[Instructions for the task]
Using the data below, copy every line that contains the word "caption".

━━━ Extracted material ━━━

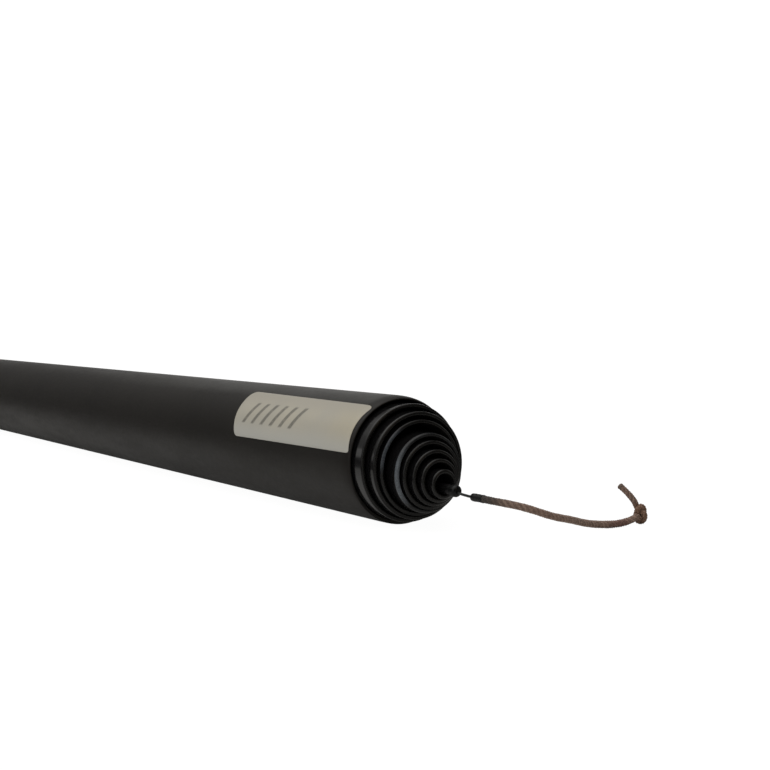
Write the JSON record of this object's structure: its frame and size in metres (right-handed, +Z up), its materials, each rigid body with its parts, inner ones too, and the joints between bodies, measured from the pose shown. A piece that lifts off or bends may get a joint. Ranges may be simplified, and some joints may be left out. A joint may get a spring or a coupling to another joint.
{
  "type": "telescopic whip rod",
  "caption": "Long telescopic fishing whip, shown collapsed: slim nested tube sections in a satin butt, a screw cap behind and a short braided line cord with a knot at the tip.",
  "frame": {"origin": "centre of the flat end face at the butt, which is the rubber pad in the screw cap", "axes": "+X along the rod from the butt cap to the tip, +Z up with the rod lying on the bottom line of its butt section, +Y to the left when looking from the butt to the tip"},
  "size_m": [0.4637, 0.0512, 0.0264],
  "materials": {
    "butt_lacquer": "satin",
    "label_film": "satin",
    "ring_metal": "satin",
    "section_lacquer": "gloss",
    "tip_lacquer": "gloss",
    "sleeve_composite": "matte",
    "bead_plastic": "satin",
    "wire_steel": "satin",
    "collar_plastic": "satin",
    "cord_braid": "matte",
    "cap_plastic": "satin",
    "pad_rubber": "matte",
    "plug_rubber": "matte",
    "seal_rubber": "matte"
  },
  "bodies": {
    "butt": {"butt_section": "butt_lacquer", "label": "label_film", "threaded_ring": "ring_metal"},
    "section_2": {"section_2": "section_lacquer"},
    "section_3": {"section_3": "section_lacquer"},
    "section_4": {"section_4": "section_lacquer"},
    "section_5": {"section_5": "section_lacquer"},
    "section_6": {"section_6": "section_lacquer"},
    "section_7": {"section_7": "section_lacquer"},
    "section_8": {"section_8": "section_lacquer"},
    "section_9": {"section_9": "section_lacquer"},
    "tip": {"tip_section": "tip_lacquer", "tip_base_sleeve": "sleeve_composite", "tip_bead": "bead_plastic", "tip_wire": "wire_steel", "cord_collar": "collar_plastic", "tip_cord": "cord_braid", "cord_knot": "cord_braid", "cord_tail": "cord_braid"},
    "cap_seal": {"cap_seal_ring": "seal_rubber"},
    "butt_cap": {"butt_cap": "cap_plastic", "cap_face_pad": "pad_rubber", "shock_plug": "plug_rubber"}
  },
  "joints": [
    {"name": "section_2_slide", "type": "slide", "parent": "butt", "child": "section_2", "axis": [1, 0, 0], "range_m": [0, 0.3765]},
    {"name": "section_3_slide", "type": "slide", "parent": "section_2", "child": "section_3", "axis": [1, 0, 0], "range_m": [0, 0.3816]},
    {"name": "section_4_slide", "type": "slide", "parent": "section_3", "child": "section_4", "axis": [1, 0, 0], "range_m": [0, 0.386]},
    {"name": "section_5_slide", "type": "slide", "parent": "section_4", "child": "section_5", "axis": [1, 0, 0], "range_m": [0, 0.3886]},
    {"name": "section_6_slide", "type": "slide", "parent": "section_5", "child": "section_6", "axis": [1, 0, 0], "range_m": [0, 0.3933]},
    {"name": "section_7_slide", "type": "slide", "parent": "section_6", "child": "section_7", "axis": [1, 0, 0], "range_m": [0, 0.3961]},
    {"name": "section_8_slide", "type": "slide", "parent": "section_7", "child": "section_8", "axis": [1, 0, 0], "range_m": [0, 0.3994]},
    {"name": "section_9_slide", "type": "slide", "parent": "section_8", "child": "section_9", "axis": [1, 0, 0], "range_m": [0, 0.4025]},
    {"name": "tip_slide", "type": "slide", "parent": "section_9", "child": "tip", "axis": [1, 0, 0], "range_m": [0, 0.4059]},
    {"name": "cap_travel", "type": "slide", "parent": "butt", "child": "cap_seal", "axis": [-1, 0, 0], "range_m": [0, 0.01]},
    {"name": "cap_turn", "type": "hinge", "parent": "cap_seal", "child": "butt_cap", "pos_m": [0, 0, 0], "axis": [-1, 0, 0], "range_deg": [0, 1440]}
  ],
  "couplings": [
    {"joint": "cap_travel", "follows": "cap_turn", "m_per_rad": 0.00039789}
  ]
}
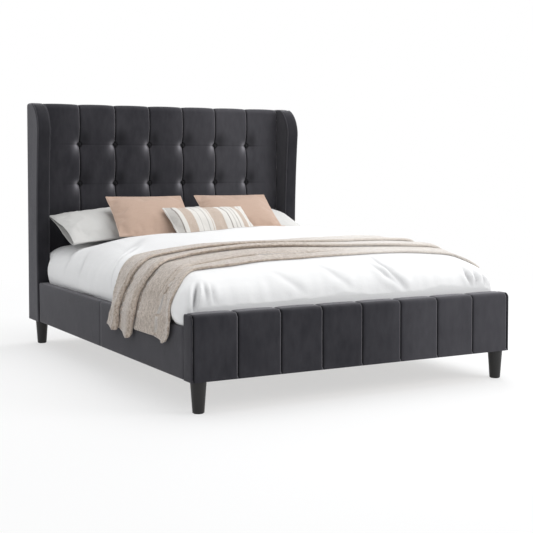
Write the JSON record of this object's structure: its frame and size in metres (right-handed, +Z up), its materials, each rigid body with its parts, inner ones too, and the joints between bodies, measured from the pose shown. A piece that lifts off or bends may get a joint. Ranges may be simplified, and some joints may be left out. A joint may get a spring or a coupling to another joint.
{
  "type": "upholstered bed",
  "caption": "King-size velvet bed with a winged, channelled and buttoned headboard, a channelled footboard, slats, mattress, duvet, throw, pillows and cushions.",
  "frame": {"origin": "on the floor, under the middle of the bed's length and width", "axes": "+Z up, -Y towards the footboard and +Y towards the headboard, +X to the right of someone who looks from the foot to the head"},
  "size_m": [1.6771, 2.1479, 1.345],
  "materials": {
    "velvet": "matte",
    "back_lining": "matte",
    "board": "matte",
    "timber": "matte",
    "slat_wood": "matte",
    "webbing": "matte",
    "dark_leg": "satin",
    "glide": "matte",
    "steel": "satin",
    "mattress_ticking": "matte",
    "white_cotton": "matte",
    "taupe_knit": "matte",
    "peach_linen": "matte",
    "striped_weave": "matte"
  },
  "bodies": {
    "bed_frame": {"headboard_frame": "timber", "headboard_face_board": "board", "headboard_pad": "velvet", "headboard_buttons": "velvet", "headboard_back_cover": "back_lining", "footboard_frame": "timber", "footboard_face_board": "board", "footboard_pad": "velvet", "footboard_back_cover": "back_lining", "rail_plates": "steel", "corner_brackets": "steel", "frame_bolts": "steel", "leg_glides": "glide", "centre_beam_foot_half": "steel", "centre_beam_head_half": "steel", "centre_beam_sleeve": "steel", "beam_hangers": "steel", "slat_straps": "webbing", "left_wing_frame": "timber", "left_wing_cover": "velvet", "left_foot_leg": "dark_leg", "left_head_leg": "dark_leg", "left_slat_ledge": "timber", "left_rail_board_foot": "timber", "left_rail_cover_foot": "velvet", "left_rail_board_head": "timber", "left_rail_cover_head": "velvet", "right_wing_frame": "timber", "right_wing_cover": "velvet", "right_foot_leg": "dark_leg", "right_head_leg": "dark_leg", "right_slat_ledge": "timber", "right_rail_board_foot": "timber", "right_rail_cover_foot": "velvet", "right_rail_board_head": "timber", "right_rail_cover_head": "velvet", "centre_leg_foot": "dark_leg", "centre_leg_head": "dark_leg", "slat_01": "slat_wood", "slat_02": "slat_wood", "slat_03": "slat_wood", "slat_04": "slat_wood", "slat_05": "slat_wood", "slat_06": "slat_wood", "slat_07": "slat_wood", "slat_08": "slat_wood", "slat_09": "slat_wood", "slat_10": "slat_wood", "slat_11": "slat_wood", "slat_12": "slat_wood"},
    "mattress": {"mattress": "mattress_ticking"},
    "duvet": {"duvet": "white_cotton"},
    "throw": {"throw_blanket": "taupe_knit"},
    "sleeping_pillows": {"left_pillow": "white_cotton", "right_pillow": "white_cotton"},
    "square_cushions": {"left_cushion": "peach_linen", "right_cushion": "peach_linen"},
    "lumbar_cushion": {"lumbar_cushion": "striped_weave"},
    "levelling_foot_foot": {"levelling_foot_foot": "glide"},
    "levelling_foot_head": {"levelling_foot_head": "glide"}
  },
  "joints": [
    {"name": "mattress_lift", "type": "slide", "parent": "bed_frame", "child": "mattress", "axis": [0, 0, 1], "range_m": [0, 0.45]},
    {"name": "duvet_lift", "type": "slide", "parent": "mattress", "child": "duvet", "axis": [0, 0, 1], "range_m": [0, 0.35]},
    {"name": "throw_lift", "type": "slide", "parent": "duvet", "child": "throw", "axis": [0, 0, 1], "range_m": [0, 0.45]},
    {"name": "pillows_lift", "type": "slide", "parent": "duvet", "child": "sleeping_pillows", "axis": [0, 0, 1], "range_m": [0, 0.3]},
    {"name": "cushions_lift", "type": "slide", "parent": "sleeping_pillows", "child": "square_cushions", "axis": [0, 0, 1], "range_m": [0, 0.3]},
    {"name": "lumbar_lift", "type": "slide", "parent": "square_cushions", "child": "lumbar_cushion", "axis": [0, 0, 1], "range_m": [0, 0.3]},
    {"name": "foot_end_levelling", "type": "slide", "parent": "bed_frame", "child": "levelling_foot_foot", "axis": [0, 0, 1], "range_m": [-0.012, 0]},
    {"name": "head_end_levelling", "type": "slide", "parent": "bed_frame", "child": "levelling_foot_head", "axis": [0, 0, 1], "range_m": [-0.012, 0]}
  ]
}
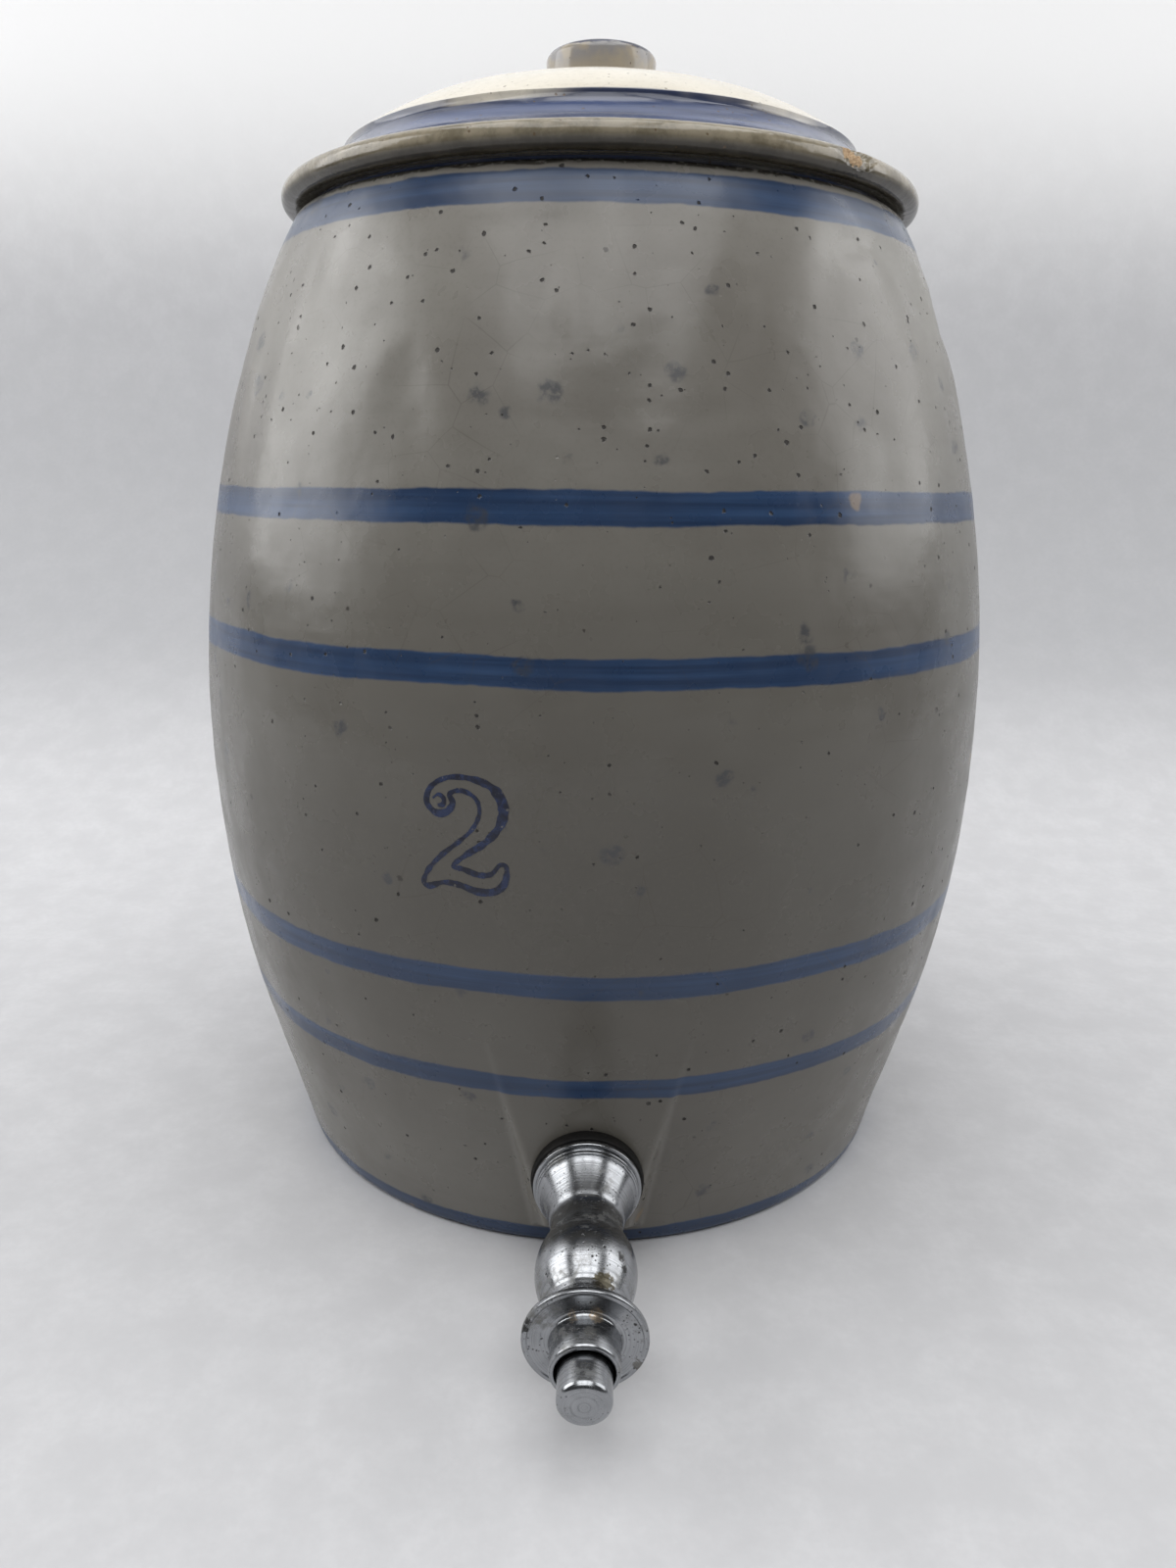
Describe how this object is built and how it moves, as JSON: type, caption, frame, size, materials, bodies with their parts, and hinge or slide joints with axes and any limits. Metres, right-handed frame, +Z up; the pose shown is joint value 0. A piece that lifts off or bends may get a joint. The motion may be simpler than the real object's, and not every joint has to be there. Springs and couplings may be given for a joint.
{
  "type": "stoneware water cooler with a push-button tap",
  "caption": "Barrel-shaped stoneware water cooler with banded glaze, a lift-off domed lid and a plated push-button tap.",
  "frame": {"origin": "centre of the foot on the crock's axis, on the surface that it stands on", "axes": "+Z up along the crock's axis; the tap points towards -Y and 5 degrees down; +X is to the right, seen from the front"},
  "size_m": [0.237, 0.2952, 0.32],
  "materials": {
    "glazed_stoneware": "glossy salt-grey glaze with blue bands",
    "glazed_stoneware_lid": "glossy cream glaze with a blue cove",
    "plated_brass": "worn bright plating on turned brass",
    "bare_brass": "turned",
    "black_rubber": "matte",
    "red_fibre": "matte",
    "waxed_packing": "waxed cotton",
    "spring_steel": "drawn wire"
  },
  "bodies": {
    "crock": {"crock": "glazed_stoneware", "outer_gasket": "black_rubber", "tap_body": "plated_brass", "spout": "plated_brass", "inner_gasket": "black_rubber", "shank_washer": "bare_brass", "shank_nut": "bare_brass", "valve_seat": "bare_brass", "bonnet": "plated_brass", "bonnet_gasket": "red_fibre", "stem_packing": "waxed_packing", "packing_gland": "bare_brass", "spring_washer": "bare_brass", "return_spring": "spring_steel"},
    "lid": {"lid": "glazed_stoneware_lid"},
    "button": {"push_button": "plated_brass", "valve_stem": "bare_brass", "disc_plate": "bare_brass", "seat_washer": "black_rubber", "disc_nut": "bare_brass"}
  },
  "joints": [
    {"name": "lid_lift", "type": "slide", "parent": "crock", "child": "lid", "axis": [0, 0, 1], "range_m": [0, 0.12]},
    {"name": "button_push", "type": "slide", "parent": "crock", "child": "button", "axis": [0, 0.9962, 0.0872], "range_m": [0, 0.0045], "stiffness_N_per_m": 600, "springref_m": -0.004, "deforming": ["return_spring"]}
  ]
}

━━━

[Completed task]
  "caption": "Long telescopic fishing whip, shown collapsed: slim nested tube sections in a satin butt, a screw cap behind and a short braided line cord with a knot at the tip.",
  "caption": "King-size velvet bed with a winged, channelled and buttoned headboard, a channelled footboard, slats, mattress, duvet, throw, pillows and cushions.",
Describe how this object is built and how it moves, as JSON: type, caption, frame, size, materials, bodies with their parts, and hinge or slide joints with axes and any limits. Metres, right-handed frame, +Z up; the pose shown is joint value 0. A piece that lifts off or bends may get a joint. The motion may be simpler than the real object's, and not every joint has to be there. Springs and couplings may be given for a joint.
  "caption": "Barrel-shaped stoneware water cooler with banded glaze, a lift-off domed lid and a plated push-button tap.",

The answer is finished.